A typical school day in our house is that everyone must be sitting down and starting their first subject by 10:00 a.m. with all their chores done, and their personal habits (getting dressed, teeth, hair, etc.) done. The time before that is the responsibility of each individual (with guidance for the youngest ones, of course). Jimmy gets up at 7:00, gets dressed, eats, teeth and hair done by 7:30 and starts chores. That can take anywhere from 30 minutes to 2 hours depending on the day he is having and the types of chores he has to do (we rotate the chore list weekly). He then watches TV until 10:00. Alexis on the other hand sleeps until 8:30 and then takes care of her personal habits and chores and is ready for school by 10:00.

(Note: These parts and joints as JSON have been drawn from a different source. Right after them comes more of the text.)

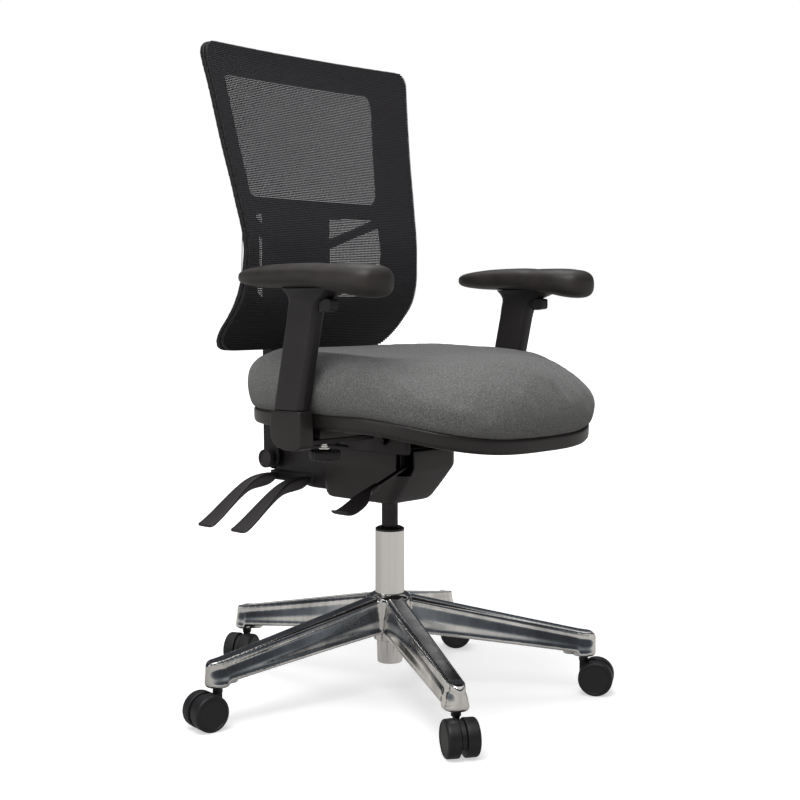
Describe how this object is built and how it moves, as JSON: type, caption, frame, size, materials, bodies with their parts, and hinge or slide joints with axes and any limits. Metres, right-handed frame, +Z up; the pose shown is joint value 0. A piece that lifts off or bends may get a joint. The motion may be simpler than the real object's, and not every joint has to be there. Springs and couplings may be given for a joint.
{
  "type": "office task chair",
  "caption": "Mesh-back task chair: upholstered seat, adjustable arms, tilt mechanism with side levers, gas lift and five-star base on twin-wheel casters.",
  "frame": {"origin": "bottom centre of the chair's box, on the floor", "axes": "+Z up, the chair faces -Y, +X is the sitter's left"},
  "size_m": [0.7344, 0.701, 1.0997],
  "materials": {
    "polished_aluminium": "polished casting",
    "column_steel": "bright turned steel",
    "bearing_brass": "plain",
    "black_steel": "satin black",
    "charcoal_plastic": "satin moulded, fine grain",
    "caster_plastic": "matt",
    "arm_pad_polyurethane": "soft skin",
    "seat_fabric": "heathered wool weave",
    "back_mesh_cloth": "fine ribbed mesh",
    "plywood": "raw"
  },
  "bodies": {
    "base": {"star_base": "polished_aluminium", "column_tube": "column_steel", "guide_bush": "charcoal_plastic", "piston_rod": "column_steel", "thrust_bearing": "bearing_brass", "retaining_clip": "column_steel"},
    "caster_1": {"caster_hood_1": "caster_plastic", "caster_axle_1": "column_steel"},
    "wheel_1a": {"caster_wheel_1a": "caster_plastic"},
    "wheel_1b": {"caster_wheel_1b": "caster_plastic"},
    "caster_2": {"caster_hood_2": "caster_plastic", "caster_axle_2": "column_steel"},
    "wheel_2a": {"caster_wheel_2a": "caster_plastic"},
    "wheel_2b": {"caster_wheel_2b": "caster_plastic"},
    "caster_3": {"caster_hood_3": "caster_plastic", "caster_axle_3": "column_steel"},
    "wheel_3a": {"caster_wheel_3a": "caster_plastic"},
    "wheel_3b": {"caster_wheel_3b": "caster_plastic"},
    "caster_4": {"caster_hood_4": "caster_plastic", "caster_axle_4": "column_steel"},
    "wheel_4a": {"caster_wheel_4a": "caster_plastic"},
    "wheel_4b": {"caster_wheel_4b": "caster_plastic"},
    "caster_5": {"caster_hood_5": "caster_plastic", "caster_axle_5": "column_steel"},
    "wheel_5a": {"caster_wheel_5a": "caster_plastic"},
    "wheel_5b": {"caster_wheel_5b": "caster_plastic"},
    "lift": {"gas_cylinder": "black_steel"},
    "mechanism": {"mech_housing": "black_steel", "mech_cover": "charcoal_plastic", "tilt_shaft": "column_steel", "recline_shaft": "column_steel", "pivot_cap_right": "charcoal_plastic", "pivot_cap_left": "charcoal_plastic", "tilt_spring": "column_steel"},
    "lift_lever": {"lift_lever_rod": "black_steel", "lift_lever_paddle": "charcoal_plastic"},
    "seat_tilt_lever": {"seat_tilt_lever": "charcoal_plastic"},
    "back_tilt_lever": {"back_tilt_lever": "charcoal_plastic"},
    "seat": {"seat_plate": "black_steel", "seat_shell": "charcoal_plastic", "seat_board": "plywood", "seat_cushion": "seat_fabric"},
    "upright": {"back_upright": "black_steel"},
    "back": {"back_frame": "charcoal_plastic", "mesh_frame": "charcoal_plastic", "back_mesh": "back_mesh_cloth"},
    "arm_right": {"arm_bracket_right": "black_steel", "arm_lower_cover_right": "charcoal_plastic"},
    "arm_top_right": {"arm_sleeve_right": "charcoal_plastic", "arm_pad_support_right": "charcoal_plastic", "arm_pad_right": "arm_pad_polyurethane"},
    "arm_button_right": {"arm_height_button_right": "charcoal_plastic"},
    "arm_knob_right": {"arm_width_knob_right": "charcoal_plastic"},
    "arm_left": {"arm_bracket_left": "black_steel", "arm_lower_cover_left": "charcoal_plastic"},
    "arm_top_left": {"arm_sleeve_left": "charcoal_plastic", "arm_pad_support_left": "charcoal_plastic", "arm_pad_left": "arm_pad_polyurethane"},
    "arm_button_left": {"arm_height_button_left": "charcoal_plastic"},
    "arm_knob_left": {"arm_width_knob_left": "charcoal_plastic"}
  },
  "joints": [
    {"name": "caster_swivel_1", "type": "hinge", "parent": "base", "child": "caster_1", "pos_m": [0.31735, 0.13125, 0.0647], "axis": [0, 0, 1], "continuous": true},
    {"name": "wheel_spin_1a", "type": "hinge", "parent": "caster_1", "child": "wheel_1a", "pos_m": [0.33089, 0.11392, 0.02954], "axis": [0.788, 0.6157, 0], "continuous": true},
    {"name": "wheel_spin_1b", "type": "hinge", "parent": "caster_1", "child": "wheel_1b", "pos_m": [0.33089, 0.11392, 0.02954], "axis": [0.788, 0.6157, 0], "continuous": true},
    {"name": "caster_swivel_2", "type": "hinge", "parent": "base", "child": "caster_2", "pos_m": [-0.02269, 0.32521, 0.0647], "axis": [0, 0, 1], "continuous": true},
    {"name": "wheel_spin_2a", "type": "hinge", "parent": "caster_2", "child": "wheel_2a", "pos_m": [-0.04294, 0.31661, 0.02954], "axis": [0.3907, -0.9205, 0], "continuous": true},
    {"name": "wheel_spin_2b", "type": "hinge", "parent": "caster_2", "child": "wheel_2b", "pos_m": [-0.04294, 0.31661, 0.02954], "axis": [0.3907, -0.9205, 0], "continuous": true},
    {"name": "caster_swivel_3", "type": "hinge", "parent": "base", "child": "caster_3", "pos_m": [-0.31223, 0.06175, 0.0647], "axis": [0, 0, 1], "continuous": true},
    {"name": "wheel_spin_3a", "type": "hinge", "parent": "caster_3", "child": "wheel_3a", "pos_m": [-0.3339, 0.06557, 0.02954], "axis": [-0.1736, -0.9848, 0], "continuous": true},
    {"name": "wheel_spin_3b", "type": "hinge", "parent": "caster_3", "child": "wheel_3b", "pos_m": [-0.3339, 0.06557, 0.02954], "axis": [-0.1736, -0.9848, 0], "continuous": true},
    {"name": "caster_swivel_4", "type": "hinge", "parent": "base", "child": "caster_4", "pos_m": [-0.15114, -0.29504, 0.0647], "axis": [0, 0, 1], "continuous": true},
    {"name": "wheel_spin_4a", "type": "hinge", "parent": "caster_4", "child": "wheel_4a", "pos_m": [-0.16312, -0.31349, 0.02954], "axis": [0.8387, -0.5446, 0], "continuous": true},
    {"name": "wheel_spin_4b", "type": "hinge", "parent": "caster_4", "child": "wheel_4b", "pos_m": [-0.16312, -0.31349, 0.02954], "axis": [0.8387, -0.5446, 0], "continuous": true},
    {"name": "caster_swivel_5", "type": "hinge", "parent": "base", "child": "caster_5", "pos_m": [0.23796, -0.25208, 0.0647], "axis": [0, 0, 1], "continuous": true},
    {"name": "wheel_spin_5a", "type": "hinge", "parent": "caster_5", "child": "wheel_5a", "pos_m": [0.24896, -0.27113, 0.02954], "axis": [0.866, 0.5, 0], "continuous": true},
    {"name": "wheel_spin_5b", "type": "hinge", "parent": "caster_5", "child": "wheel_5b", "pos_m": [0.24896, -0.27113, 0.02954], "axis": [0.866, 0.5, 0], "continuous": true},
    {"name": "seat_height", "type": "slide", "parent": "base", "child": "lift", "axis": [0, 0, 1], "range_m": [-0.038, 0.07]},
    {"name": "chair_swivel", "type": "hinge", "parent": "lift", "child": "mechanism", "pos_m": [0.01385, -0.00578, 0.3357], "axis": [0, 0, 1], "continuous": true},
    {"name": "lift_lever_pull", "type": "hinge", "parent": "mechanism", "child": "lift_lever", "pos_m": [-0.03915, -0.08978, 0.4017], "axis": [0, 1, 0], "range_deg": [0, 8], "stiffness_Nm_per_rad": 1.5, "springref_deg": -6.88},
    {"name": "seat_tilt_lever_flip", "type": "hinge", "parent": "mechanism", "child": "seat_tilt_lever", "pos_m": [-0.03615, 0.14922, 0.3617], "axis": [0, 1, 0], "range_deg": [0, 12]},
    {"name": "back_tilt_lever_flip", "type": "hinge", "parent": "mechanism", "child": "back_tilt_lever", "pos_m": [-0.03615, 0.22922, 0.3617], "axis": [0, 1, 0], "range_deg": [0, 12]},
    {"name": "seat_tilt", "type": "hinge", "parent": "mechanism", "child": "seat", "pos_m": [0.01385, -0.06578, 0.4457], "axis": [-1, 0, 0], "range_deg": [-3, 6]},
    {"name": "back_recline", "type": "hinge", "parent": "mechanism", "child": "upright", "pos_m": [0.01385, 0.22922, 0.3927], "axis": [-1, 0, 0], "range_deg": [-2, 18]},
    {"name": "back_height", "type": "slide", "parent": "upright", "child": "back", "axis": [0, 0, 1], "range_m": [0, 0.055]},
    {"name": "arm_width_right", "type": "slide", "parent": "seat", "child": "arm_right", "axis": [-1, 0, 0], "range_m": [0, 0.028]},
    {"name": "arm_height_right", "type": "slide", "parent": "arm_right", "child": "arm_top_right", "axis": [0, -0.213, 0.9771], "range_m": [0, 0.07]},
    {"name": "arm_button_press_right", "type": "slide", "parent": "arm_top_right", "child": "arm_button_right", "axis": [0, 0, 1], "range_m": [0, 0.003], "stiffness_N_per_m": 400, "springref_m": -0.002},
    {"name": "arm_knob_turn_right", "type": "hinge", "parent": "seat", "child": "arm_knob_right", "pos_m": [-0.17615, -0.04278, 0.4307], "axis": [0, 0, 1], "continuous": true},
    {"name": "arm_width_left", "type": "slide", "parent": "seat", "child": "arm_left", "axis": [1, 0, 0], "range_m": [0, 0.028]},
    {"name": "arm_height_left", "type": "slide", "parent": "arm_left", "child": "arm_top_left", "axis": [0, -0.213, 0.9771], "range_m": [0, 0.07]},
    {"name": "arm_button_press_left", "type": "slide", "parent": "arm_top_left", "child": "arm_button_left", "axis": [0, 0, 1], "range_m": [0, 0.003], "stiffness_N_per_m": 400, "springref_m": -0.002},
    {"name": "arm_knob_turn_left", "type": "hinge", "parent": "seat", "child": "arm_knob_left", "pos_m": [0.20385, -0.04278, 0.4307], "axis": [0, 0, 1], "continuous": true}
  ]
}
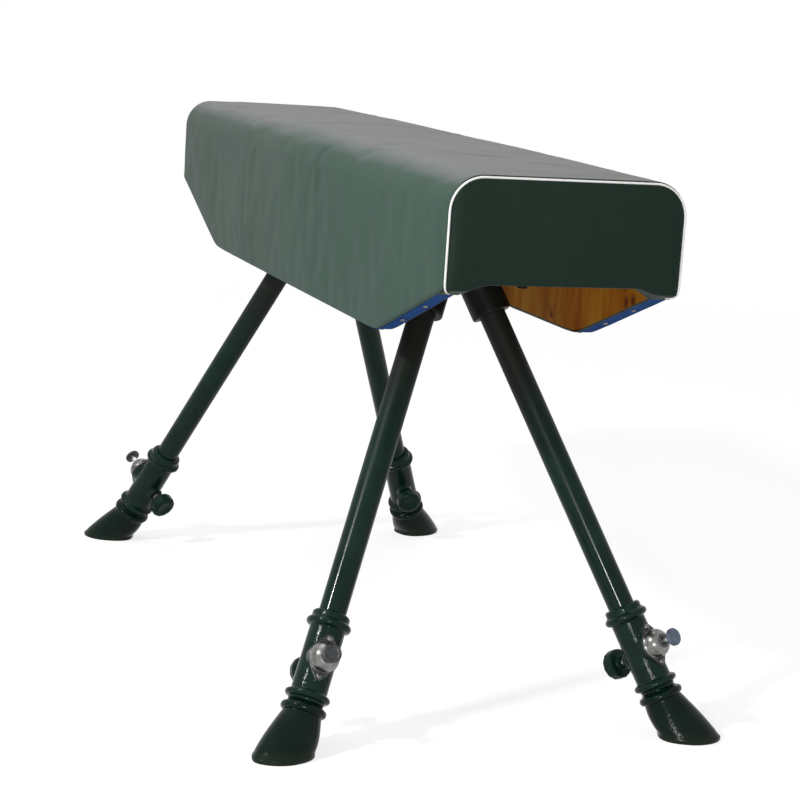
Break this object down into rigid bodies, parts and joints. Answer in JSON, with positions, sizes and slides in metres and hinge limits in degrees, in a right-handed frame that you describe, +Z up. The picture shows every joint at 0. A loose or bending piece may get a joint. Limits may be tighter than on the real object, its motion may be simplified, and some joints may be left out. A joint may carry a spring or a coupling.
{
  "type": "vaulting horse",
  "caption": "Padded leatherette vaulting horse: a wooden body open underneath, on splayed telescopic legs with spring pins, clamp knobs and hoof feet.",
  "frame": {"origin": "on the floor under the middle of the body, legs at their lowest setting", "axes": "+X along the body to its front end, +Y to its left, +Z up"},
  "size_m": [1.6006, 0.7598, 0.8838],
  "materials": {
    "leatherette": "matt grey-green leatherette with a fine grain",
    "end_leatherette": "dark green leatherette with a fine grain",
    "piping": "white vinyl piping",
    "webbing": "blue woven strip, tacked",
    "padding": "felt and foam padding",
    "wood": "varnished knotty pine",
    "black_paint": "black paint on steel",
    "zinc": "zinc-plated steel",
    "green_paint": "glossy dark green paint on steel tube",
    "cast_paint": "glossy dark green paint on rough cast iron",
    "tube_steel": "drawn steel tube",
    "bright_metal": "bright zinc-plated steel",
    "pin_metal": "blue zinc-plated steel",
    "spring_steel": "spring steel wire",
    "screw_steel": "plain steel screw",
    "knob_paint": "dark green paint on a cast knob"
  },
  "bodies": {
    "root": {"leather_cover": "leatherette", "end_cover_front": "end_leatherette", "end_cover_rear": "end_leatherette", "piping_front": "piping", "piping_rear": "piping", "edge_strip_left": "webbing", "edge_strip_right": "webbing", "top_pad": "padding", "side_pad_left": "padding", "side_pad_right": "padding", "end_pad_front": "padding", "end_pad_rear": "padding", "side_board_left": "wood", "side_board_right": "wood", "end_board_front": "wood", "end_board_rear": "wood", "top_board": "wood", "bearer_front": "wood", "bearer_rear": "wood", "leg_bracket_front": "black_paint", "leg_bracket_rear": "black_paint", "stud_plate_front": "zinc", "stud_plate_rear": "zinc", "outer_tube_front_left": "green_paint", "lock_casting_front_left": "cast_paint", "plunger_housing_front_left": "bright_metal", "plunger_spring_front_left": "spring_steel", "outer_tube_front_right": "green_paint", "lock_casting_front_right": "cast_paint", "plunger_housing_front_right": "bright_metal", "plunger_spring_front_right": "spring_steel", "outer_tube_rear_left": "green_paint", "lock_casting_rear_left": "cast_paint", "plunger_housing_rear_left": "bright_metal", "plunger_spring_rear_left": "spring_steel", "outer_tube_rear_right": "green_paint", "lock_casting_rear_right": "cast_paint", "plunger_housing_rear_right": "bright_metal", "plunger_spring_rear_right": "spring_steel"},
    "leg_front_left": {"inner_tube_front_left": "tube_steel", "hoof_front_left": "cast_paint"},
    "pin_front_left": {"plunger_pin_front_left": "pin_metal"},
    "screw_front_left": {"clamp_screw_front_left": "screw_steel"},
    "knob_front_left": {"clamp_knob_front_left": "knob_paint"},
    "leg_front_right": {"inner_tube_front_right": "tube_steel", "hoof_front_right": "cast_paint"},
    "pin_front_right": {"plunger_pin_front_right": "pin_metal"},
    "screw_front_right": {"clamp_screw_front_right": "screw_steel"},
    "knob_front_right": {"clamp_knob_front_right": "knob_paint"},
    "leg_rear_left": {"inner_tube_rear_left": "tube_steel", "hoof_rear_left": "cast_paint"},
    "pin_rear_left": {"plunger_pin_rear_left": "pin_metal"},
    "screw_rear_left": {"clamp_screw_rear_left": "screw_steel"},
    "knob_rear_left": {"clamp_knob_rear_left": "knob_paint"},
    "leg_rear_right": {"inner_tube_rear_right": "tube_steel", "hoof_rear_right": "cast_paint"},
    "pin_rear_right": {"plunger_pin_rear_right": "pin_metal"},
    "screw_rear_right": {"clamp_screw_rear_right": "screw_steel"},
    "knob_rear_right": {"clamp_knob_rear_right": "knob_paint"}
  },
  "joints": [
    {"name": "leg_slide_front_left", "type": "slide", "parent": "root", "child": "leg_front_left", "axis": [0.38, 0.3543, -0.8545], "range_m": [0, 0.4096]},
    {"name": "plunger_pull_front_left", "type": "slide", "parent": "root", "child": "pin_front_left", "axis": [0.8051, 0.3282, 0.4941], "range_m": [-0.006, 0.004], "stiffness_N_per_m": 1500, "springref_m": -0.01, "deforming": ["plunger_spring_front_left"]},
    {"name": "clamp_feed_front_left", "type": "slide", "parent": "root", "child": "screw_front_left", "axis": [-0.8051, -0.3282, -0.4941], "range_m": [0, 0.0035]},
    {"name": "clamp_turn_front_left", "type": "hinge", "parent": "screw_front_left", "child": "knob_front_left", "pos_m": [0.5545, 0.2487, 0.08998], "axis": [-0.8051, -0.3282, -0.4941], "range_deg": [0, 720]},
    {"name": "leg_slide_front_right", "type": "slide", "parent": "root", "child": "leg_front_right", "axis": [0.38, -0.3543, -0.8545], "range_m": [0, 0.4096]},
    {"name": "plunger_pull_front_right", "type": "slide", "parent": "root", "child": "pin_front_right", "axis": [0.9123, -0.0089, 0.4094], "range_m": [-0.006, 0.004], "stiffness_N_per_m": 1500, "springref_m": -0.01, "deforming": ["plunger_spring_front_right"]},
    {"name": "clamp_feed_front_right", "type": "slide", "parent": "root", "child": "screw_front_right", "axis": [-0.9123, 0.0089, -0.4094], "range_m": [0, 0.0035]},
    {"name": "clamp_turn_front_right", "type": "hinge", "parent": "screw_front_right", "child": "knob_front_right", "pos_m": [0.54807, -0.26786, 0.09506], "axis": [-0.9123, 0.0089, -0.4094], "range_deg": [0, 720]},
    {"name": "leg_slide_rear_left", "type": "slide", "parent": "root", "child": "leg_rear_left", "axis": [-0.38, 0.3543, -0.8545], "range_m": [0, 0.4096]},
    {"name": "plunger_pull_rear_left", "type": "slide", "parent": "root", "child": "pin_rear_left", "axis": [-0.9123, 0.0089, 0.4094], "range_m": [-0.006, 0.004], "stiffness_N_per_m": 1500, "springref_m": -0.01, "deforming": ["plunger_spring_rear_left"]},
    {"name": "clamp_feed_rear_left", "type": "slide", "parent": "root", "child": "screw_rear_left", "axis": [0.9123, -0.0089, -0.4094], "range_m": [0, 0.0035]},
    {"name": "clamp_turn_rear_left", "type": "hinge", "parent": "screw_rear_left", "child": "knob_rear_left", "pos_m": [-0.54807, 0.26786, 0.09506], "axis": [0.9123, -0.0089, -0.4094], "range_deg": [0, 720]},
    {"name": "leg_slide_rear_right", "type": "slide", "parent": "root", "child": "leg_rear_right", "axis": [-0.38, -0.3543, -0.8545], "range_m": [0, 0.4096]},
    {"name": "plunger_pull_rear_right", "type": "slide", "parent": "root", "child": "pin_rear_right", "axis": [-0.8051, -0.3282, 0.4941], "range_m": [-0.006, 0.004], "stiffness_N_per_m": 1500, "springref_m": -0.01, "deforming": ["plunger_spring_rear_right"]},
    {"name": "clamp_feed_rear_right", "type": "slide", "parent": "root", "child": "screw_rear_right", "axis": [0.8051, 0.3282, -0.4941], "range_m": [0, 0.0035]},
    {"name": "clamp_turn_rear_right", "type": "hinge", "parent": "screw_rear_right", "child": "knob_rear_right", "pos_m": [-0.5545, -0.2487, 0.08998], "axis": [0.8051, 0.3282, -0.4941], "range_deg": [0, 720]}
  ],
  "couplings": [
    {"joint": "clamp_feed_front_left", "follows": "clamp_turn_front_left", "m_per_rad": 0.0002785},
    {"joint": "clamp_feed_front_right", "follows": "clamp_turn_front_right", "m_per_rad": 0.0002785},
    {"joint": "clamp_feed_rear_left", "follows": "clamp_turn_rear_left", "m_per_rad": 0.0002785},
    {"joint": "clamp_feed_rear_right", "follows": "clamp_turn_rear_right", "m_per_rad": 0.0002785}
  ]
}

This morning time allows each one to develop their own schedule, but yet to take responsibility for managing their time and getting their responsibilities taken care of.

The school day usually ends between 2-3:00. I correct the work throughout the day and the kids redo whatever was wrong. Some parents choose to correct the school work in the evening and let the children redo the work the next day, before they actually begin the day’s lessons. Again, the flexibility is yours to decide how your family works best.

Every home schooled house is different. You are given the freedom to set your own schedule, and change it as you go to best fit the needs of you and the students.

I encourage anyone interested in educating their children at home to seriously consider it. Visit a home schooled family in your area for a day. Look over curriculums and see what’s available. Contact different book companies/schools to see what they have to offer. There is a large variety of teaching materials. You have the freedom to choose what works best for you and your children--as each child is different.